* **RECORDED INFORMATION**:

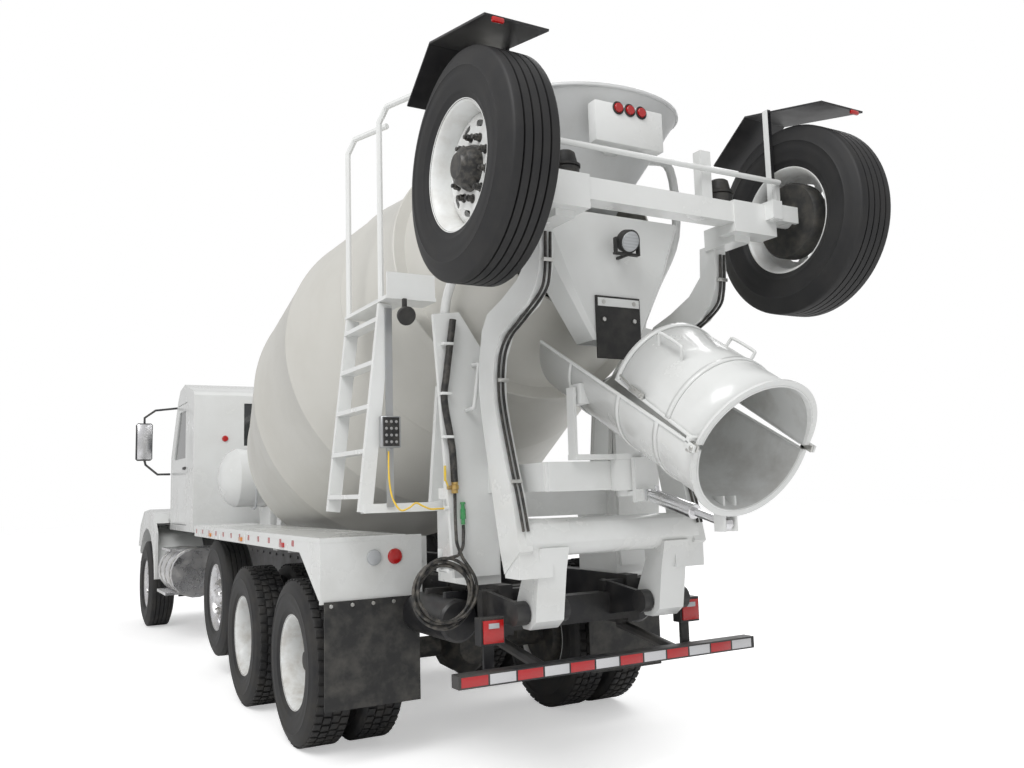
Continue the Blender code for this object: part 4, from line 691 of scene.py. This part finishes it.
# ------------------------------------------------------------------ mixing drum
# Rolled steel cones and a cylinder welded ring to ring, about ten cubic metres, with a hardened roller ring
# near its mouth. It is painted cream white and carries a film of cement dust.
DRUM_TOP = Vector((0.0, TRUCK_Y + 2.510, 1.990))
DRUM_TILT = math.radians(15.7)
SHELL = [(4.250, 0.600), (3.6220, 0.795), (3.5320, 0.822), (2.973, 0.989), (2.202, 1.148), (1.252, 1.149),
         (0.0, 0.919), (-0.160, 0.700), (-0.300, 0.300)]
SEAM_STATIONS = (0.0, 1.252, 2.202, 2.973)
ROLLER_RING = (3.6220, 3.5320)
ROLLER_RADIUS = 0.875


def drum_turned(name, profile, steps, material, smooth=30):
    """A closed profile of (station, radius) turned about the drum's own axis."""
    made = spun(name, [(r, s) for s, r in profile], (0, 0, 0), 1, steps, material, smooth=smooth)
    along = Vector((0.0, -math.cos(DRUM_TILT), math.sin(DRUM_TILT)))
    side = Vector((1, 0, 0))
    turned_about = Matrix((along, side, along.cross(side))).transposed().to_4x4()
    made.data.transform(Matrix.Translation(DRUM_TOP) @ turned_about)
    return made


outline = []
for station, radius in SHELL:
    if station in SEAM_STATIONS:
        outline += [(station + 0.014, radius + 0.0005), (station + 0.006, radius + 0.0035),
                    (station - 0.006, radius + 0.0035), (station - 0.014, radius + 0.0005)]
    elif station == ROLLER_RING[0]:
        outline += [(3.632, 0.793), (3.624, 0.800), (3.622, ROLLER_RADIUS - 0.006), (3.617, ROLLER_RADIUS)]
    elif station == ROLLER_RING[1]:
        outline += [(3.537, ROLLER_RADIUS), (3.532, ROLLER_RADIUS - 0.006), (3.530, 0.828), (3.520, 0.826)]
    else:
        outline.append((station, radius))
outline += [(-0.340, 0.290), (-0.360, 0.270), (-0.360, 0.0), (-0.28, 0.0)]
inner_wall = [(-0.288, 0.288)] + [(s, r - 0.012) for s, r in reversed(SHELL[1:8])] + [(4.250, 0.588)]
drum_paint = coated("drum_paint", (0.60, 0.59, 0.55), 0.36, dust=(0.50, 0.485, 0.44), amount=0.35,
                    low_down=0.1, scale=1.6, bump=0.06)
drum = drum_turned("mixing_drum", outline + inner_wall, 144, drum_paint)
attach(drum, "drum")
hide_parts("drum")

# ------------------------------------------------------------------ pedestals, hoppers and collector
# Welded plate carriers for the drum's two ends, the charge hopper on its round legs and the Y-shaped
# collector below it, all in gloss white with a little cement film.
white_paint = coated("gloss_white", (0.76, 0.77, 0.76), 0.24, dust=(0.50, 0.49, 0.45), amount=0.16,
                     low_down=0.22, scale=2.6, bump=0.05, coat=0.25, dust_roughness=0.55)
hopper_grey = coated("hopper_paint", (0.66, 0.67, 0.67), 0.30, dust=(0.46, 0.45, 0.42), amount=0.30,
                     low_down=0.0, scale=3.5, bump=0.08, coat=0.15)
rubber_black = coated("moulded_rubber", (0.020, 0.020, 0.020), 0.6, dust=(0.10, 0.095, 0.085), amount=0.4,
                      low_down=0.4, scale=9.0, bump=0.3)
dressed("front_pedestal", "chassis", white_paint, 0.004)
dressed("rear_pedestal", "chassis", white_paint, 0.004)
dressed("discharge_hopper", "chassis", white_paint, 0.003)
dressed("rubber_flap", "chassis", rubber_black, 0.002)
FACE_Y = TRUCK_Y - 1.3873  # rear face of the pedestal's wing plates
for sign in (-1, 1):
    for z in (2.565, 2.470):
        fitted("flap_bolt", "chassis", plated, "cast_iron",
               (round_bar, 0.013, (sign * 0.100, TRUCK_Y - 2.0132, z), (sign * 0.100, TRUCK_Y - 2.0232, z),
                6))
fitted("flap_strap", "chassis", white_paint, "white_paint",
       (worn_block, (0.270, 0.006, 0.045), (0, TRUCK_Y - 2.0165, 2.565)))

# The charge hopper is an oval funnel with a rounded rim, carried over the drum's mouth on two bent legs.
HOPPER_RINGS = [(-1.720, 3.100, 0.170, 0.130), (-1.750, 3.230, 0.245, 0.170), (-1.780, 3.360, 0.330, 0.220),
                (-1.805, 3.530, 0.440, 0.302), (-1.830, 3.692, 0.542, 0.383), (-1.830, 3.700, 0.549, 0.389)]
RING_STEPS = 96
funnel_build = bmesh.new()
funnel_rows = []
for y, z, half_wide, half_deep in HOPPER_RINGS:
    funnel_rows.append([funnel_build.verts.new((
        half_wide * math.cos(2 * math.pi * k / RING_STEPS),
        TRUCK_Y + y + half_deep * math.sin(2 * math.pi * k / RING_STEPS),
        z,
    )) for k in range(RING_STEPS)])
for here, there in zip(funnel_rows, funnel_rows[1:]):
    for k in range(RING_STEPS):
        m = (k + 1) % RING_STEPS
        funnel_build.faces.new((here[k], here[m], there[m], there[k]))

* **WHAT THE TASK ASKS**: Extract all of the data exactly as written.

* **WORKED SOLUTION**:
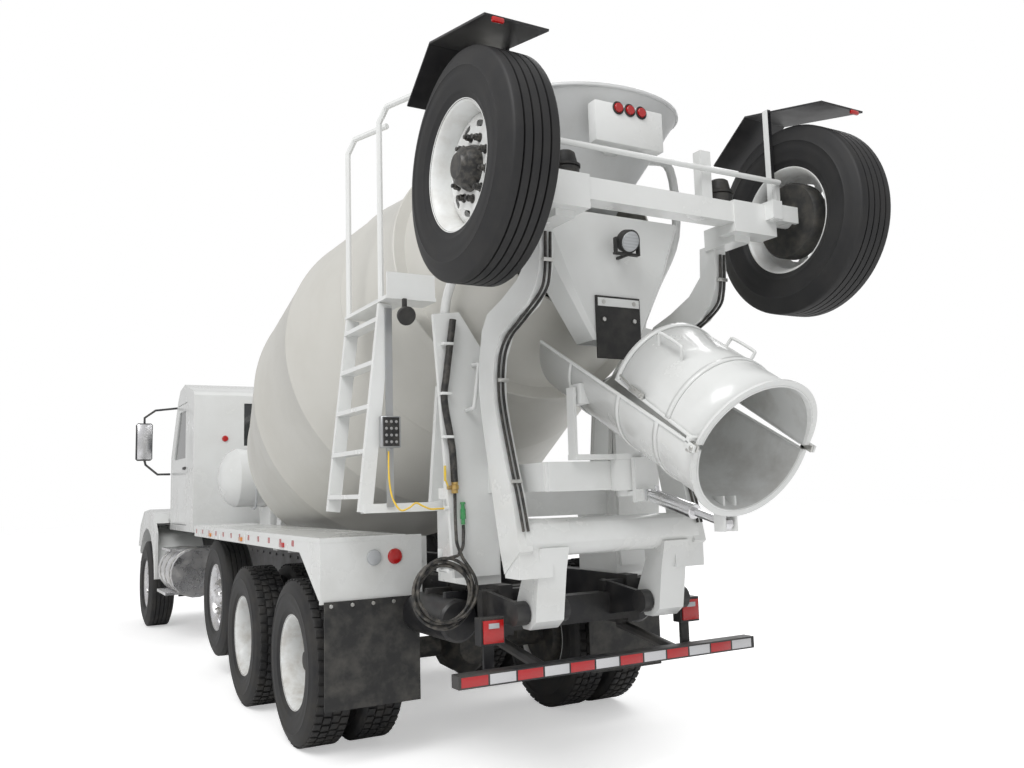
Continue the Blender code for this object: part 4, from line 691 of scene.py. This part finishes it.
# ------------------------------------------------------------------ mixing drum
# Rolled steel cones and a cylinder welded ring to ring, about ten cubic metres, with a hardened roller ring
# near its mouth. It is painted cream white and carries a film of cement dust.
DRUM_TOP = Vector((0.0, TRUCK_Y + 2.510, 1.990))
DRUM_TILT = math.radians(15.7)
SHELL = [(4.250, 0.600), (3.6220, 0.795), (3.5320, 0.822), (2.973, 0.989), (2.202, 1.148), (1.252, 1.149),
         (0.0, 0.919), (-0.160, 0.700), (-0.300, 0.300)]
SEAM_STATIONS = (0.0, 1.252, 2.202, 2.973)
ROLLER_RING = (3.6220, 3.5320)
ROLLER_RADIUS = 0.875


def drum_turned(name, profile, steps, material, smooth=30):
    """A closed profile of (station, radius) turned about the drum's own axis."""
    made = spun(name, [(r, s) for s, r in profile], (0, 0, 0), 1, steps, material, smooth=smooth)
    along = Vector((0.0, -math.cos(DRUM_TILT), math.sin(DRUM_TILT)))
    side = Vector((1, 0, 0))
    turned_about = Matrix((along, side, along.cross(side))).transposed().to_4x4()
    made.data.transform(Matrix.Translation(DRUM_TOP) @ turned_about)
    return made


outline = []
for station, radius in SHELL:
    if station in SEAM_STATIONS:
        outline += [(station + 0.014, radius + 0.0005), (station + 0.006, radius + 0.0035),
                    (station - 0.006, radius + 0.0035), (station - 0.014, radius + 0.0005)]
    elif station == ROLLER_RING[0]:
        outline += [(3.632, 0.793), (3.624, 0.800), (3.622, ROLLER_RADIUS - 0.006), (3.617, ROLLER_RADIUS)]
    elif station == ROLLER_RING[1]:
        outline += [(3.537, ROLLER_RADIUS), (3.532, ROLLER_RADIUS - 0.006), (3.530, 0.828), (3.520, 0.826)]
    else:
        outline.append((station, radius))
outline += [(-0.340, 0.290), (-0.360, 0.270), (-0.360, 0.0), (-0.28, 0.0)]
inner_wall = [(-0.288, 0.288)] + [(s, r - 0.012) for s, r in reversed(SHELL[1:8])] + [(4.250, 0.588)]
drum_paint = coated("drum_paint", (0.60, 0.59, 0.55), 0.36, dust=(0.50, 0.485, 0.44), amount=0.35,
                    low_down=0.1, scale=1.6, bump=0.06)
drum = drum_turned("mixing_drum", outline + inner_wall, 144, drum_paint)
attach(drum, "drum")
hide_parts("drum")

# ------------------------------------------------------------------ pedestals, hoppers and collector
# Welded plate carriers for the drum's two ends, the charge hopper on its round legs and the Y-shaped
# collector below it, all in gloss white with a little cement film.
white_paint = coated("gloss_white", (0.76, 0.77, 0.76), 0.24, dust=(0.50, 0.49, 0.45), amount=0.16,
                     low_down=0.22, scale=2.6, bump=0.05, coat=0.25, dust_roughness=0.55)
hopper_grey = coated("hopper_paint", (0.66, 0.67, 0.67), 0.30, dust=(0.46, 0.45, 0.42), amount=0.30,
                     low_down=0.0, scale=3.5, bump=0.08, coat=0.15)
rubber_black = coated("moulded_rubber", (0.020, 0.020, 0.020), 0.6, dust=(0.10, 0.095, 0.085), amount=0.4,
                      low_down=0.4, scale=9.0, bump=0.3)
dressed("front_pedestal", "chassis", white_paint, 0.004)
dressed("rear_pedestal", "chassis", white_paint, 0.004)
dressed("discharge_hopper", "chassis", white_paint, 0.003)
dressed("rubber_flap", "chassis", rubber_black, 0.002)
FACE_Y = TRUCK_Y - 1.3873  # rear face of the pedestal's wing plates
for sign in (-1, 1):
    for z in (2.565, 2.470):
        fitted("flap_bolt", "chassis", plated, "cast_iron",
               (round_bar, 0.013, (sign * 0.100, TRUCK_Y - 2.0132, z), (sign * 0.100, TRUCK_Y - 2.0232, z),
                6))
fitted("flap_strap", "chassis", white_paint, "white_paint",
       (worn_block, (0.270, 0.006, 0.045), (0, TRUCK_Y - 2.0165, 2.565)))

# The charge hopper is an oval funnel with a rounded rim, carried over the drum's mouth on two bent legs.
HOPPER_RINGS = [(-1.720, 3.100, 0.170, 0.130), (-1.750, 3.230, 0.245, 0.170), (-1.780, 3.360, 0.330, 0.220),
                (-1.805, 3.530, 0.440, 0.302), (-1.830, 3.692, 0.542, 0.383), (-1.830, 3.700, 0.549, 0.389)]
RING_STEPS = 96
funnel_build = bmesh.new()
funnel_rows = []
for y, z, half_wide, half_deep in HOPPER_RINGS:
    funnel_rows.append([funnel_build.verts.new((
        half_wide * math.cos(2 * math.pi * k / RING_STEPS),
        TRUCK_Y + y + half_deep * math.sin(2 * math.pi * k / RING_STEPS),
        z,
    )) for k in range(RING_STEPS)])
for here, there in zip(funnel_rows, funnel_rows[1:]):
    for k in range(RING_STEPS):
        m = (k + 1) % RING_STEPS
        funnel_build.faces.new((here[k], here[m], there[m], there[k]))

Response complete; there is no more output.